Furthermore, there was a political assault on the right to access to information, under the Freedom of Information Act (FoI) by the previos administration, which seriously undermined the public’s ability to exercise their rights under AARHUS. The FoI Act as butchered in 2003, and despite promises made in the Programme for Government, to return it to it’s pre-2003 state, there has been no visible move to do so by the current Coalition.
http://www.irishtimes.com/newspaper/ireland/2012/0531/1224316989706.html
Enshrining the rights to access to information, participation in public decision-making, and access to justice, in the new Constitution, is essential if we are to adequately protect the human and natural environment, along with our national heritage, in the future.
Yesterday, the Government launched its new plan: ‘Our Sustainable Future, a Framework for Sustainable Development for Ireland’.

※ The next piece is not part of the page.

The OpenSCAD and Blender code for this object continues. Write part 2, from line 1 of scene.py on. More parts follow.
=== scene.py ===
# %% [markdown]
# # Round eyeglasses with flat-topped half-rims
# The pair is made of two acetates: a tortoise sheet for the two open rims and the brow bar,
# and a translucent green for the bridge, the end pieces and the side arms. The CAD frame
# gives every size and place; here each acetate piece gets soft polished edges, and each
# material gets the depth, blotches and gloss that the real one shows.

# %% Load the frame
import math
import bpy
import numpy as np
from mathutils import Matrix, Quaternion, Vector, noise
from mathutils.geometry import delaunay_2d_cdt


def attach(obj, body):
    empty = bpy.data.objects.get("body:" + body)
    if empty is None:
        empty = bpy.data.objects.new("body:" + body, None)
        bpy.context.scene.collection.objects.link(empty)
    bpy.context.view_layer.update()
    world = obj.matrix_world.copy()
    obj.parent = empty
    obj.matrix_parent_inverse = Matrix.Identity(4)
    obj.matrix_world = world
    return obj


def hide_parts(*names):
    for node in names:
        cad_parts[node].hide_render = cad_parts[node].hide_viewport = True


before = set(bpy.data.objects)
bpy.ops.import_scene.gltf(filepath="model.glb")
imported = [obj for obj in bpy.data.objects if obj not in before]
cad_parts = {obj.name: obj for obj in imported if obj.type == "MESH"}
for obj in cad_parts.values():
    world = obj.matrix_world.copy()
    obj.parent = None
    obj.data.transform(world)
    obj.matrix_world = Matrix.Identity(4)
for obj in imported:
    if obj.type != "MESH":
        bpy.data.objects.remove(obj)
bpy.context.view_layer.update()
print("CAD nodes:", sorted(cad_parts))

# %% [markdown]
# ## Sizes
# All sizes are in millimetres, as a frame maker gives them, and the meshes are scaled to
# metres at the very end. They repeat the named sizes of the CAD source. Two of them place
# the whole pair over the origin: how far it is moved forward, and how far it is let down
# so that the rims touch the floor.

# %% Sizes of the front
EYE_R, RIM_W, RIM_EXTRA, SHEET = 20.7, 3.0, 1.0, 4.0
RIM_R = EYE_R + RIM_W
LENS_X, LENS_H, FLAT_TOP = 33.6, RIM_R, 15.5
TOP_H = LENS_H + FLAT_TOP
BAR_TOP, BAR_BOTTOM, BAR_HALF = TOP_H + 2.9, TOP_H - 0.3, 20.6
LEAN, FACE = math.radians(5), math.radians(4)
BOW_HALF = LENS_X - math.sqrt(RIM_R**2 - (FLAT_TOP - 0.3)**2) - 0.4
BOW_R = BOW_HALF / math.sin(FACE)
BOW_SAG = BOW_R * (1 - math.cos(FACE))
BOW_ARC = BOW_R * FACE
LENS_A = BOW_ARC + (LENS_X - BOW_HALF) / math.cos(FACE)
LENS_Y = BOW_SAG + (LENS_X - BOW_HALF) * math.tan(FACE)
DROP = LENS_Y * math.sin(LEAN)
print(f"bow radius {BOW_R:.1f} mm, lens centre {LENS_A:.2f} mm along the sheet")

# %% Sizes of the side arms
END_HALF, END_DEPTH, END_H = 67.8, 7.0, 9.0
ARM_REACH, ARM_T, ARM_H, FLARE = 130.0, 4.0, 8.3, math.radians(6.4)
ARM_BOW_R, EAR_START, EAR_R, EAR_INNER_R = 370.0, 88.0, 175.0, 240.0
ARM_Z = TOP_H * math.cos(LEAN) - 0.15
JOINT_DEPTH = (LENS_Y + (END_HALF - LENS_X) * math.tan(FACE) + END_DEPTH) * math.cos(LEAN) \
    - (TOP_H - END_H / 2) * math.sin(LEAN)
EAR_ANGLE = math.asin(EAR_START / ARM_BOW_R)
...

http://www.environ.ie/en/Environment/News/MainBody,30456,en.htm
If the Government is serious about realizing the goals contained in the plan, then it is imperative that they create a legal framework that will allow for it to happen. Empowering citizens with rights, and acknowledging its own duties, can only take place if the Government broadens the scope of the Constitutional Convention. Today, it is reported that “the Government said it would be prepared to consider whether other topics could be considered at a later date, in the light of experience.”

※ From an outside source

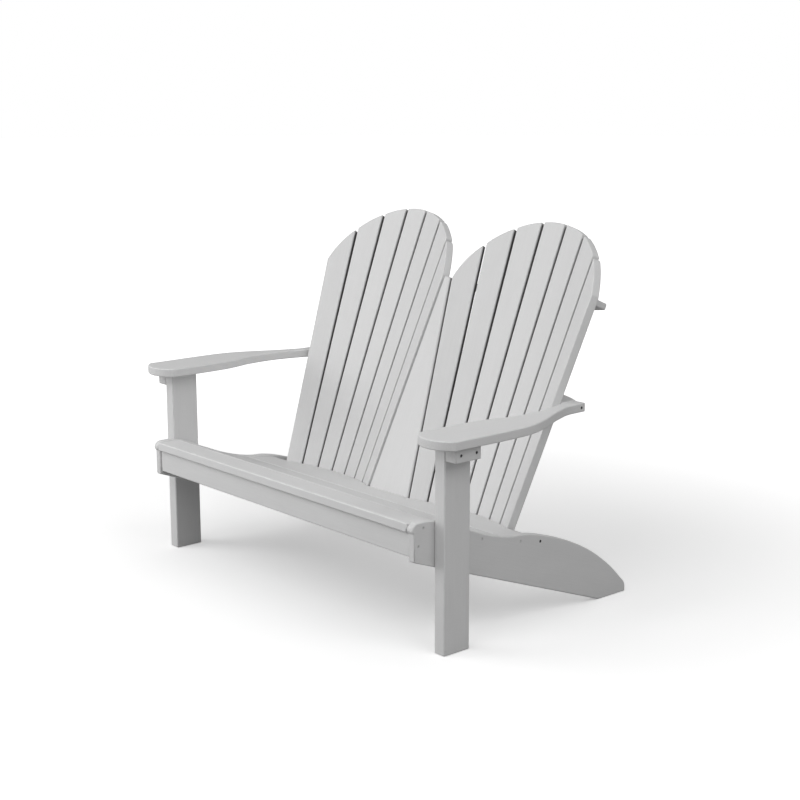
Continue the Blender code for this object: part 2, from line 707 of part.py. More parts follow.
def make_slat(name, place, frame, material):
    """One tapered slat, longer than it ends up, with its face through its two points on the fan's arcs."""
    lower = Fan.face_point(place, False)
    upper = Fan.face_point(place, True)
    up = (upper - lower).normalized()
    turn = (Fan.slat_angle(place, False) + Fan.slat_angle(place, True)) / 2
    across = Vector((math.cos(turn), -math.sin(turn), 0))
    across = (across - up * across.dot(up)).normalized()
    front = across.cross(up)
    length = (upper - lower).length
    top = ARCH_RISE + Fan.arch_radius() + OVERRUN
    bottom = (-FAN_TAIL - lower.z) / up.z
    outline = []
    for along, edge in ((bottom, -1), (bottom, 1), (top, 1), (top, -1)):
        half = Fan.slat_width(along * FAN_RISE / length) / 2
        outline.append((edge * half, along))
    mesh = outline_mesh(name, outline, SLAT_THICKNESS)
    middle = lower - front * SLAT_THICKNESS / 2
    matrix = Matrix.Translation(middle) @ Matrix((across, up, front)).transposed().to_4x4()
    slat = new_part(name, mesh, matrix, material, frame, eased=False)
    arch = make_arch_cutter(name + "_arch", lower, across, up, frame.matrix_basis @ matrix)
    boolean(slat, "DIFFERENCE", arch)
    ease_edges(slat)


def make_wedge(parent):
    mesh = outline_mesh("back_wedge", Wedge.outline(Wedge.BOTTOM, WEDGE_TOP_HEIGHT, 0), SLAT_THICKNESS)
    new_part("back_wedge", mesh, Wedge.plane(SLAT_THICKNESS / 2), lumber("wedge_plastic"), parent)


def rail_outline(half_length, front_y, rear_of):
    """Plan of a rail: a straight front, and a rear edge that keeps the rail's depth behind both fans."""
    points = [(half_length, front_y), (-half_length, front_y)]
    for step in range(RAIL_STEPS + 1):
        x = half_length * (2 * step / RAIL_STEPS - 1)
        points.append((x, rear_of(abs(x) - FAN_SPACING / 2)))
    return points


def cut_rail(rail):
    for side in SIDES:
        boolean(rail, "DIFFERENCE", CUTS["fan_back_" + side])
    boolean(rail, "DIFFERENCE", CUTS["wedge_slot"])


def make_arm_rail(parent):
    """The level rail between the arms. Its front edge is hollowed out for the fans and the wedge."""
    front_y = Wedge.face_y(ARM_TOP) + TOUCH_GAP

    def rear_of(across):
        return max(Fan.back_y_level(across, ARM_MIDDLE, ARM_RAIL_DEPTH), front_y + ARM_RAIL_DEPTH)

    mesh = outline_mesh("arm_rail", rail_outline(ARM_TAIL_X - TOUCH_GAP, front_y, rear_of), ARM_THICKNESS)
    matrix = Matrix.Translation((0, 0, ARM_MIDDLE))
    rail = new_part("arm_rail", mesh, matrix, lumber("arm_rail_plastic"), parent)
    cut_rail(rail)


class LeaningRail:
    """A rail square to the middle slats, so it is drawn in the fans' leaning frame."""

    def __init__(self, name, half_length, rise, thickness, depth):
        self.name = name
        self.half_length = half_length
        self.rise = rise
        self.thickness = thickness
        self.depth = depth
        lower_y = Fan.edge_at(rise - thickness / 2).y
        upper_y = Fan.edge_at(rise + thickness / 2).y
        self.front_y = max(lower_y, upper_y) + TOUCH_GAP

    def rear_of(self, across):
        return max(Fan.back_y_leaning(across, self.rise, self.depth), self.front_y + self.depth)

    def make(self, parent):
        outline = rail_outline(self.half_length, self.front_y, self.rear_of)
        mesh = outline_mesh(self.name, outline, self.thickness)
        matrix = Fan.FRAME @ Matrix.Translation((0, 0, self.rise))
        rail = new_part(self.name, mesh, matrix, lumber(self.name + "_plastic"), parent)
        cut_rail(rail)

    def end_point(self):
        """Place of a screw in the rail's end, in the bench's side view."""
        back = self.front_y + RAIL_SCREW_SHARE * self.depth
        return (Fan.FRAME @ Vector((0, back, self.rise + RAIL_SCREW_RISE))).yz


def plan_lower_rail():
    half_length = SEAT_LENGTH / 2
    return LeaningRail("lower_rail", half_length, -LOWER_RAIL_DROP, LOWER_RAIL_THICKNESS, LOWER_RAIL_DEPTH)


def plan_upper_rail():
    half_length = FAN_SPACING / 2 + Fan.edge_at(UPPER_RAIL_RISE).x + UPPER_RAIL_OVERHANG
    return LeaningRail("upper_rail", half_length, UPPER_RAIL_RISE, UPPER_RAIL_THICKNESS, UPPER_RAIL_DEPTH)


def turned_mesh(name, length, gap):
    """A screw along +Z with its head at the origin, or with a gap the hole that it sits in."""
    head_radius = SCREW_HEAD_RADIUS + gap
    shank_radius = SCREW_SHANK_RADIUS + gap
    head_start = -SCREW_RECESS - OVERRUN if gap else 0
    head_end = SCREW_HEAD_HEIGHT + gap
    profile = [
        (0, length + gap),
        (shank_radius, length + gap),
        (shank_radius, head_end),
        (head_radius, head_end),
        (head_radius, head_start),
        (0, head_start),
    ]
    outline = bpy.data.meshes.new(name + "_profile")
    verts = [(radius, 0, along) for radius, along in profile]
    outline.from_pydata(verts, [(step, step + 1) for step in range(len(verts) - 1)], [])
    guide = bpy.data.objects.new(name + "_profile", outline)
    bpy.context.scene.collection.objects.link(guide)
    turning = guide.modifiers.new("turning", "SCREW")
    turning.steps = turning.render_steps = SCREW_SIDES
    turning.use_merge_vertices = True
    turning.merge_threshold = TOUCH_GAP / 10
    mesh = bpy.data.meshes.new_from_object(guide.evaluated_get(bpy.context.evaluated_depsgraph_get()))
    bpy.data.objects.remove(guide, do_unlink=True)
    mesh.name = name
    mesh.shade_smooth()
    mesh.set_sharp_from_angle(angle=math.radians(40))
    return mesh


def make_screw(name, parent, point, inwards, depth, boards):
    """A screw along X, from a point of a face inwards (-1 or 1), through the first board's depth."""
    length = depth + SCREW_BITE - SCREW_RECESS
    turn = Matrix.Rotation(inwards * math.radians(90), 4, "Y")
    place = Matrix.Translation((point[0] + inwards * SCREW_RECESS, point[1], point[2])) @ turn
    hole = new_cutter(name + "_hole", turned_mesh(name + "_hole", length, TOUCH_GAP), place)
    for board in boards:
        boolean(bpy.data.objects[board], "DIFFERENCE", hole)
    steel = bpy.data.materials["screw_steel"]
    new_part(name, turned_mesh(name, length, 0), place, steel, parent, eased=False)


def plan_stringer_screws(boards):
    """Each screw's place in the side view, and the board that it holds to the stringers."""
    front, _, third, rear = boards
    front_share, third_share, rear_share = SEAT_SCREW_SHARES
    depth_share, height_share = APRON_SCREW_SHARES
    apron_y = APRON_FRONT_Y + depth_share * APRON_THICKNESS
    apron_z = apron_top(boards) - (1 - height_share) * APRON_HEIGHT
    rear_width = (Wedge.face_y(rear.start.y) - rear.start.x) / (rear.end.x - rear.start.x)
    return {
        "front": (front.screw_point(front_share), "seat_board_front"),
        "apron": (Vector((apron_y, apron_z)), "apron"),
        "third": (third.screw_point(third_share), "seat_board_third"),
        "rear": (rear.screw_point(rear_share * rear_width), "seat_board_rear"),
        "rail": (plan_lower_rail().end_point(), "lower_rail"),
    }


def make_stringer_screws(parent, boards, side, sign):
    for place, (middle, board) in plan_stringer_screws(boards).items():
        point = (sign * STRINGER_OUTER_X, *middle)
        held = ("stringer_" + side, board)
        make_screw(f"stringer_screw_{place}_{side}", parent, point, -sign, STRINGER_THICKNESS, held)


def make_block_screws(parent, side, sign):
    face_x = sign * (LEG_OUTER_X + TOUCH_GAP + BLOCK_THICKNESS)
    for number, share in enumerate(BLOCK_SCREW_SHARES, start=1):
        point = (face_x, LEG_FRONT_Y + share * BLOCK_DEPTH, LEG_HEIGHT - BLOCK_HEIGHT / 2)
        held = ("arm_block_" + side, "leg_" + side)
        make_screw(f"block_screw_{number}_{side}", parent, point, -sign, BLOCK_THICKNESS, held)


def make_arm_screw(parent, side, sign):
    outer_x = ARM_INNER_X + ARM_OUTER_SHARES[-1][1] * ARM_WIDTH
    point = (sign * outer_x, ARM_CORNER_Y + ARM_SCREW_SHARE * ARM_LENGTH, ARM_MIDDLE)
    make_screw("arm_screw_" + side, parent, point, -sign, outer_x - ARM_TAIL_X, ("arm_" + side, "arm_rail"))


def make_leg_screws(parent, side, sign):
    for number, share in enumerate(LEG_SCREW_SHARES, start=1):
        point = (sign * STRINGER_INNER_X, LEG_FRONT_Y + share * LEG_DEPTH, SEAT_NOSE_HEIGHT - LEG_SCREW_DROP)
        held = ("stringer_" + side, "leg_" + side)
        make_screw(f"leg_screw_{number}_{side}", parent, point, sign, STRINGER_THICKNESS, held)


def make_screws(parent, boards):
    new_material("screw_steel", SCREW_GREY, SCREW_ROUGHNESS, 1)
    for side, sign in SIDES.items():
        make_stringer_screws(parent, boards, side, sign)
        make_block_screws(parent, side, sign)
        make_arm_screw(parent, side, sign)
        make_leg_screws(parent, side, sign)


def build():
    bench = new_empty("bench", Matrix.Identity(4), None)
    boards = plan_seat()
    make_cuts()
    make_legs(bench)
    make_arm_blocks(bench)
    make_arms(bench)
    make_stringers(bench)
    make_seat_boards(bench, boards)
    make_apron(bench, boards)
    make_brace(bench, boards)
    make_slats(bench)
    make_wedge(bench)
    plan_lower_rail().make(bench)
    make_arm_rail(bench)
    plan_upper_rail().make(bench)
    make_screws(bench, boards)


clear_scene()
PARTS = new_collection("garden_bench", False)
CUTTERS = new_collection("cutters", True)
CUTS = {}
build()
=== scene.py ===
"""Dresses a two-seat garden bench in plastic lumber and steel screws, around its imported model.

The bench faces -Y, +Z is up and lengths are in metres. Left (-X) and right (+X) are those of a person who looks at its
front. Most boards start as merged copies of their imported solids, whose edges are then rounded. The fans of the backs
and the screws follow rules, so Geometry Nodes make them.
"""

import sys

import logging
import math
import random
from collections.abc import Iterator, Sequence
from dataclasses import dataclass
from enum import Enum

import bmesh
import bpy
from mathutils import Matrix, Vector


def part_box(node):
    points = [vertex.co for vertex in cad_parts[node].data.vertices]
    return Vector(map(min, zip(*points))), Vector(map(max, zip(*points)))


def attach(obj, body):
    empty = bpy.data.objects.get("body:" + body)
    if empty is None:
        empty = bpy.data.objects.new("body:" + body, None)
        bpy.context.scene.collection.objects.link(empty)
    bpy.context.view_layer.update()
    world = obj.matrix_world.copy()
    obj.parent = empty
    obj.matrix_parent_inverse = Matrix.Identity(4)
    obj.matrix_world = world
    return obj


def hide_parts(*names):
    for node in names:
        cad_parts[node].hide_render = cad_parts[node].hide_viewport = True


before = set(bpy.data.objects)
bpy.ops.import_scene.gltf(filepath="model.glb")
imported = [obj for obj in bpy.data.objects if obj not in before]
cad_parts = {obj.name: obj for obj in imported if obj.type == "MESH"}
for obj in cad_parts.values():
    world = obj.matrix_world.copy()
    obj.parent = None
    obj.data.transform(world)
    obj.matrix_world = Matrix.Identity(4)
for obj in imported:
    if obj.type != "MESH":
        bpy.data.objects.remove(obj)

LOG = logging.getLogger("garden_bench")
BODY = "root"
SEED = 11
Triple = tuple[float, float, float]
SlatNumber = tuple[int, int]  # the fan's number and the slat's, from the left


class Slot(Enum):
    """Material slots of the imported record."""

    FRAME = "frame"
    SEAT = "seat"
    BACK = "back"
    ARM = "arm"
    RAIL = "rail"
    SCREW = "screw"


class Side(Enum):
    """The two ends of the bench, with the sign of their X."""

    LEFT = -1
    RIGHT = 1

    @property
    def word(self) -> str:
        """The side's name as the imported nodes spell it."""
        return self.name.lower()


class Mark(Enum):
    """Attributes that a mesh carries for its material or for a tree of nodes."""

    PLACE = "board_place"  # metres along the grain, across it and through the board
    EDGE = "edge"  # 1 on the rounded edges
    SAWN = "sawn"  # 1 where the saw cut across the grain
    SCREW_PLACE = "screw_place"  # metres from the middle of a screw's head
    PAINT = "paint"  # 1 on the screws whose heads are painted
    SEAM = "seam"  # 1 on the sides of the back's boards that face a board beside them
    DEPTH = "depth"  # 0 at such a board's face and 1 at its back
    COVER = "cover"  # metres down from the top of the board beside it
    FAN = "fan"  # number of the fan, from the left
    SLAT = "slat"  # number of the slat in its fan, from the left
    FACING = "facing"  # the way that a screw's head faces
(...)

http://www.irishtimes.com/newspaper/ireland/2012/0608/1224317502326.html
It is up to us to pressure the Government to include environmental rights, and this essay series is a very good first step.
http://www.irishtimes.com/newspaper/ireland/2012/0531/1224316989706.html
Grateful to find this material as all the time over the last years I have been in court with the Shell To Sea people, no one gets any further than Public Order Act Offences 8 and 8 which is used to control protest. I was a campaigner for Aarhus these last 6 years but who runs the workshops to show how it can be applied. In Eastern Europe there are Aarhus Centres. We did a UPR submission and there was no strength behind the environment issue from any one else in Ireland.I push along towards a crime of ecocide – again no uptake on this way forward. There is a mine of material in the submissions given and discussed at the ABP hearings in Erris. A Dail Committee did do a great debate but limited to the fiscal terms governing oil and gas. My letter to the 21 members pointed out that this was not wide enough and the reduction of a way forward to economic views was very limited. The missing strand I pointed out was the environment as distinct from health and safety which was given space. Maybe there is need for a conversation and I am sure Erris would host it. It is the place where it has all been lived in the flesh.